— begin —
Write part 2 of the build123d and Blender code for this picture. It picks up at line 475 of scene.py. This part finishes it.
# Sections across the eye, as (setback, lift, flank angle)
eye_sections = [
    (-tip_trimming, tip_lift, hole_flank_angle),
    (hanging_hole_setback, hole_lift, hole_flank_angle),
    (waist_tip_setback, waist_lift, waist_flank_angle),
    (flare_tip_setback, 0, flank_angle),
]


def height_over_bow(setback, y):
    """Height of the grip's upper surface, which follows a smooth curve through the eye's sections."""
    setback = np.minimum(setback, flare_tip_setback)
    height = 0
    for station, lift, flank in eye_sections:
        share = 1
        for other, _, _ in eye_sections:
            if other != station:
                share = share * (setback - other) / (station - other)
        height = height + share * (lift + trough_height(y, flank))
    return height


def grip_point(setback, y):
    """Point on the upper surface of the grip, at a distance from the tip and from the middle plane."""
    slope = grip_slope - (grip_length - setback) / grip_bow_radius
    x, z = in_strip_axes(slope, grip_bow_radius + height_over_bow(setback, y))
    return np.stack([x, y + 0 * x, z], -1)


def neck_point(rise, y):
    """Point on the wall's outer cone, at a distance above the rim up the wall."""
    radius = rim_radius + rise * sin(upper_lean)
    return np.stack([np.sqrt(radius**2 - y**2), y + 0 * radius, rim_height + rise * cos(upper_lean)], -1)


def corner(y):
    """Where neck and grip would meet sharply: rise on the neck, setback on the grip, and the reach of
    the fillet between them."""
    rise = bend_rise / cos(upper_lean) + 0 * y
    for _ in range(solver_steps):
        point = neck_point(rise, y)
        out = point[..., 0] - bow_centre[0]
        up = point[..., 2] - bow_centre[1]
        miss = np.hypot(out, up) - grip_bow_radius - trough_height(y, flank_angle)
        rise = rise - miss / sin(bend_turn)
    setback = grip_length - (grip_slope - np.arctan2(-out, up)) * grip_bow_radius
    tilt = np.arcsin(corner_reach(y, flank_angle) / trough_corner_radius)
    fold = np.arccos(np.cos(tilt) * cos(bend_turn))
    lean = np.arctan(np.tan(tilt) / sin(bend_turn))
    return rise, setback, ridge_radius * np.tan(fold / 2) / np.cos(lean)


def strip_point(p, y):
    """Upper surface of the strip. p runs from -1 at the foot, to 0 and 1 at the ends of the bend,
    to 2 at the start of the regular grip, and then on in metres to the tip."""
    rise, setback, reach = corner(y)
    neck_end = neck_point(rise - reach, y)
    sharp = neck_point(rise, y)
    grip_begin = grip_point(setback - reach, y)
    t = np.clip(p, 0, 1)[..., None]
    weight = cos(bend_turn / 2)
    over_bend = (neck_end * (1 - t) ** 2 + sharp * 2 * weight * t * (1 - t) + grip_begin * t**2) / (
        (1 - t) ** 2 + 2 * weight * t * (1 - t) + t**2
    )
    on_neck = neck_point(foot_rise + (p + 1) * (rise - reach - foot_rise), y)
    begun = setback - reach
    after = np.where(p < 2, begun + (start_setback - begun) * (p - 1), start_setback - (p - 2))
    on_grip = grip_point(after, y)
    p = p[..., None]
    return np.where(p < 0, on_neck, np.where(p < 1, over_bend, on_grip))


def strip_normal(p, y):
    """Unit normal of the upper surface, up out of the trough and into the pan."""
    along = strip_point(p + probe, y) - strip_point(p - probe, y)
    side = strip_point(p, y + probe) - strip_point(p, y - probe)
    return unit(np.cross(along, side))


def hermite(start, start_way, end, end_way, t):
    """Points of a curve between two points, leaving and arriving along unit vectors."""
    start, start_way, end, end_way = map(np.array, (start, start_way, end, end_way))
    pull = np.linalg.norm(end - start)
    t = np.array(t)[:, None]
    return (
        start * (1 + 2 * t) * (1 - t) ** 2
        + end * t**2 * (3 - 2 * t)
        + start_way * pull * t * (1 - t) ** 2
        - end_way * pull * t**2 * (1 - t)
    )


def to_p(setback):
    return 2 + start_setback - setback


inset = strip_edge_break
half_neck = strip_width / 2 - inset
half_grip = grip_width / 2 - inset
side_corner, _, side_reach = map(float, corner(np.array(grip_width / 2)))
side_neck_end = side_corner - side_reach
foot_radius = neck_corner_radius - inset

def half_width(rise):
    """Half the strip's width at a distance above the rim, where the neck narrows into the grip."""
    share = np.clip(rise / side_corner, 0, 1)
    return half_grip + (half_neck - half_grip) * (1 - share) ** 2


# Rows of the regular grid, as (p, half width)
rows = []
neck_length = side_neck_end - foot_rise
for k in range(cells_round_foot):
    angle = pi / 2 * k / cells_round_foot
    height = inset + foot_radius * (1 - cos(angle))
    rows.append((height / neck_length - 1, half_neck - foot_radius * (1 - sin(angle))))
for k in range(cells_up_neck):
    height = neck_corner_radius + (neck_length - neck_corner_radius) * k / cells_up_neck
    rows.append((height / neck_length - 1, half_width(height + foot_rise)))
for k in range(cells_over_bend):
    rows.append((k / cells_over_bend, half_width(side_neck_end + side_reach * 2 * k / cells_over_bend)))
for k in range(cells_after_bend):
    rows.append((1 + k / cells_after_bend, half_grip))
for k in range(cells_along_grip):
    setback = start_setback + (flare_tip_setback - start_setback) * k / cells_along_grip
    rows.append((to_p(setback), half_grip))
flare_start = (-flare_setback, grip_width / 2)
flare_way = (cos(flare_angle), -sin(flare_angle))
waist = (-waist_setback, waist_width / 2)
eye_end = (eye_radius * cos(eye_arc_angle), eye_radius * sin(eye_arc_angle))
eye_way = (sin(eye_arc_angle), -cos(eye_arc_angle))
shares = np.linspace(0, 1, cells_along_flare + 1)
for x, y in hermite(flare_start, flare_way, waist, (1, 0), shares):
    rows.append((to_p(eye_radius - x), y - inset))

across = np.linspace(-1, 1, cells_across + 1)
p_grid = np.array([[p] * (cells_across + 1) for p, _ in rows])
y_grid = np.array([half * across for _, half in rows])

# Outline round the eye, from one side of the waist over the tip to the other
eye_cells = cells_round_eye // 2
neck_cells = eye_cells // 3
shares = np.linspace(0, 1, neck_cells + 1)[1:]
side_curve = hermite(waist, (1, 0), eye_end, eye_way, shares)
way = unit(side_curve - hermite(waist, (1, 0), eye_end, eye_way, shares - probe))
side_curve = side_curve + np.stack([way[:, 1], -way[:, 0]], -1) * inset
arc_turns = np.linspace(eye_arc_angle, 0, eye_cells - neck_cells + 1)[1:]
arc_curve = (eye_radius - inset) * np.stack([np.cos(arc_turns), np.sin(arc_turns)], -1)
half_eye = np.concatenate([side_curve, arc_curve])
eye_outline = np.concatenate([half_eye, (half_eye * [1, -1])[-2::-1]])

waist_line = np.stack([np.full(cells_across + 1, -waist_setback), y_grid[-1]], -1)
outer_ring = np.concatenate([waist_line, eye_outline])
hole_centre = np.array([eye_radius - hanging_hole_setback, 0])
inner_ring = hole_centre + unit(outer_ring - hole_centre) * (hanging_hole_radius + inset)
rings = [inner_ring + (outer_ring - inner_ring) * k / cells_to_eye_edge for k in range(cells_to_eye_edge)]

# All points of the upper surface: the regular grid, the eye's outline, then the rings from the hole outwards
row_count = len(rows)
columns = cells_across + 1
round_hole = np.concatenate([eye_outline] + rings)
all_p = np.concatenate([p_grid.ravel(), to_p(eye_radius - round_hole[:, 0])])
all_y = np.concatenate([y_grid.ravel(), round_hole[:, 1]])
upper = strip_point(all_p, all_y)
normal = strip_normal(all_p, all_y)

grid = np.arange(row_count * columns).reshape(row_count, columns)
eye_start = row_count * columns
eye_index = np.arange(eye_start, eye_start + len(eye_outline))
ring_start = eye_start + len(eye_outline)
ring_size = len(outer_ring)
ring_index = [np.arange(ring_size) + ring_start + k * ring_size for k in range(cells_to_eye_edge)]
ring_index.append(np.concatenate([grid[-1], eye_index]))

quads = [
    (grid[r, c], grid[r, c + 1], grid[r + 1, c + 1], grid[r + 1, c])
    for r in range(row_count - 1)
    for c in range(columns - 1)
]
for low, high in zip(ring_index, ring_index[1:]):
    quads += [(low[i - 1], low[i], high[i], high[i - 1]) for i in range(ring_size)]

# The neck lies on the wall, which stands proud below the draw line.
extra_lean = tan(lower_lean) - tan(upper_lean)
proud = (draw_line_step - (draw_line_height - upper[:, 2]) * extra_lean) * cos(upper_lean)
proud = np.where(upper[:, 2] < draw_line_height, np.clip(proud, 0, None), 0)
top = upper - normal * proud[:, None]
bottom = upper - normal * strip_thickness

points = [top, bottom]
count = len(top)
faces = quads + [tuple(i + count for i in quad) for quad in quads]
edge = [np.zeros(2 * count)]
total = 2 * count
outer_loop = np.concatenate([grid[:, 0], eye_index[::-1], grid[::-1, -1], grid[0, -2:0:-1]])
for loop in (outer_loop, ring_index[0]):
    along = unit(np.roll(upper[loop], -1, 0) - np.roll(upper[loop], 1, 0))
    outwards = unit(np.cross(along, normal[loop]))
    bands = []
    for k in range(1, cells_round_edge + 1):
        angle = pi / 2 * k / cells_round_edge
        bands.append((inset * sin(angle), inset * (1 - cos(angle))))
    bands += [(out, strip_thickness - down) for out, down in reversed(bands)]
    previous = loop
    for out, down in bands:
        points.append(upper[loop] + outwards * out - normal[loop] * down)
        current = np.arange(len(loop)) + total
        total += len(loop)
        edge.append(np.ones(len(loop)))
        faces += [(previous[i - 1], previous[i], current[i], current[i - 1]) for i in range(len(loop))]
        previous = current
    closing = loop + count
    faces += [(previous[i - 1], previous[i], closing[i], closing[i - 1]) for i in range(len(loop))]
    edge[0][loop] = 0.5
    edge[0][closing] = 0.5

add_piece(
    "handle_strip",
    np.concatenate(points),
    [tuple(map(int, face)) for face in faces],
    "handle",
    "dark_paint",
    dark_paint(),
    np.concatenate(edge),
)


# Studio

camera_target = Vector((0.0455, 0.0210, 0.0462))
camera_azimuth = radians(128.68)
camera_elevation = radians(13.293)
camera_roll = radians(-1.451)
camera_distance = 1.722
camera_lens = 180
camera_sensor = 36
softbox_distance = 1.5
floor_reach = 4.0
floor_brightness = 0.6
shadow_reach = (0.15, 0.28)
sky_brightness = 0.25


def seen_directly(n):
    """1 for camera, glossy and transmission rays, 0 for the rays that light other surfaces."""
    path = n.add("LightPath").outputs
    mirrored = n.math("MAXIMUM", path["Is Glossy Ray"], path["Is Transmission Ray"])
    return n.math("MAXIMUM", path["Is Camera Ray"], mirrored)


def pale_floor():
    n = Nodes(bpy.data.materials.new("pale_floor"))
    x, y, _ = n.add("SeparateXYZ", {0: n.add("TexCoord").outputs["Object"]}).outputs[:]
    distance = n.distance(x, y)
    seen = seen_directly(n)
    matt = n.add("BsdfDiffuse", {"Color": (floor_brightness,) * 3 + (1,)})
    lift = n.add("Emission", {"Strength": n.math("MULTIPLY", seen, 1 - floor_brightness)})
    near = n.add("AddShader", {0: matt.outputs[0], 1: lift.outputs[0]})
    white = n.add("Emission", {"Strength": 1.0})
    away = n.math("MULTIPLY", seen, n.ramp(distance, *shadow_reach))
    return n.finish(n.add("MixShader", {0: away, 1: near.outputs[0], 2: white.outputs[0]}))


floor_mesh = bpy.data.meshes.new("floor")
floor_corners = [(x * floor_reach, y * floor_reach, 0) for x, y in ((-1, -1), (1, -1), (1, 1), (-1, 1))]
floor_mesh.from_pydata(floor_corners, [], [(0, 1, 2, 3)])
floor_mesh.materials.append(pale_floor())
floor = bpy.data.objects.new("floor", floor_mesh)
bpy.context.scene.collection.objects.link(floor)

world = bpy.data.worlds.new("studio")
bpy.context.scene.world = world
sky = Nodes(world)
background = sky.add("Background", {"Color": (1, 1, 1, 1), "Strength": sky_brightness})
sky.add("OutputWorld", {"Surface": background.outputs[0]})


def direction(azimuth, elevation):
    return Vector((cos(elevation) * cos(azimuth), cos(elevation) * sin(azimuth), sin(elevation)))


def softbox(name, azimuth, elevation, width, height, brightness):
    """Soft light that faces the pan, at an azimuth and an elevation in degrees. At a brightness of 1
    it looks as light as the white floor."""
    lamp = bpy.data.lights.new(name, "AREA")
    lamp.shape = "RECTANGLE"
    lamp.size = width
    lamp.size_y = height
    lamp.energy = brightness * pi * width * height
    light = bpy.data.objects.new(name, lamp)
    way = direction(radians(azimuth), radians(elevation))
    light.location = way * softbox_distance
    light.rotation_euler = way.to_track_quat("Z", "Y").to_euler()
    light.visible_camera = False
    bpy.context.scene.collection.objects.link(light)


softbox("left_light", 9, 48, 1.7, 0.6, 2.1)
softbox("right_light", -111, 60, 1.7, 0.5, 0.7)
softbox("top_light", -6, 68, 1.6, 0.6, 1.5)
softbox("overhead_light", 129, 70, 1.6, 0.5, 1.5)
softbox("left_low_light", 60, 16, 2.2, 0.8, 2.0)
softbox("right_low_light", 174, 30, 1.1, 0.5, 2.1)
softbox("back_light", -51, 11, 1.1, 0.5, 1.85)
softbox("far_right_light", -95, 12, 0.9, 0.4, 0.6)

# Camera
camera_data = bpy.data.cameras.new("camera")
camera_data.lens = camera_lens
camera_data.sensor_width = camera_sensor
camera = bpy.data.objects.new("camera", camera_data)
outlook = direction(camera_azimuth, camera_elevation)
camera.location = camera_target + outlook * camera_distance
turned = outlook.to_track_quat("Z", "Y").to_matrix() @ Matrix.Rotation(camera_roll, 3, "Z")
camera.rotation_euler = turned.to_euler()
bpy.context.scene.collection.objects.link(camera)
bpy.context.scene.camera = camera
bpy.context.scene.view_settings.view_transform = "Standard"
— end —
__TASK BRIEF__. Only the lines from the start of the data to the line holding "return np.stack([np.sqrt(radius**2 - y**2), y" are wanted; return them exactly, both ends included.

__FINAL RESULT__.
Write part 2 of the build123d and Blender code for this picture. It picks up at line 475 of scene.py. This part finishes it.
# Sections across the eye, as (setback, lift, flank angle)
eye_sections = [
    (-tip_trimming, tip_lift, hole_flank_angle),
    (hanging_hole_setback, hole_lift, hole_flank_angle),
    (waist_tip_setback, waist_lift, waist_flank_angle),
    (flare_tip_setback, 0, flank_angle),
]


def height_over_bow(setback, y):
    """Height of the grip's upper surface, which follows a smooth curve through the eye's sections."""
    setback = np.minimum(setback, flare_tip_setback)
    height = 0
    for station, lift, flank in eye_sections:
        share = 1
        for other, _, _ in eye_sections:
            if other != station:
                share = share * (setback - other) / (station - other)
        height = height + share * (lift + trough_height(y, flank))
    return height


def grip_point(setback, y):
    """Point on the upper surface of the grip, at a distance from the tip and from the middle plane."""
    slope = grip_slope - (grip_length - setback) / grip_bow_radius
    x, z = in_strip_axes(slope, grip_bow_radius + height_over_bow(setback, y))
    return np.stack([x, y + 0 * x, z], -1)


def neck_point(rise, y):
    """Point on the wall's outer cone, at a distance above the rim up the wall."""
    radius = rim_radius + rise * sin(upper_lean)
    return np.stack([np.sqrt(radius**2 - y**2), y + 0 * radius, rim_height + rise * cos(upper_lean)], -1)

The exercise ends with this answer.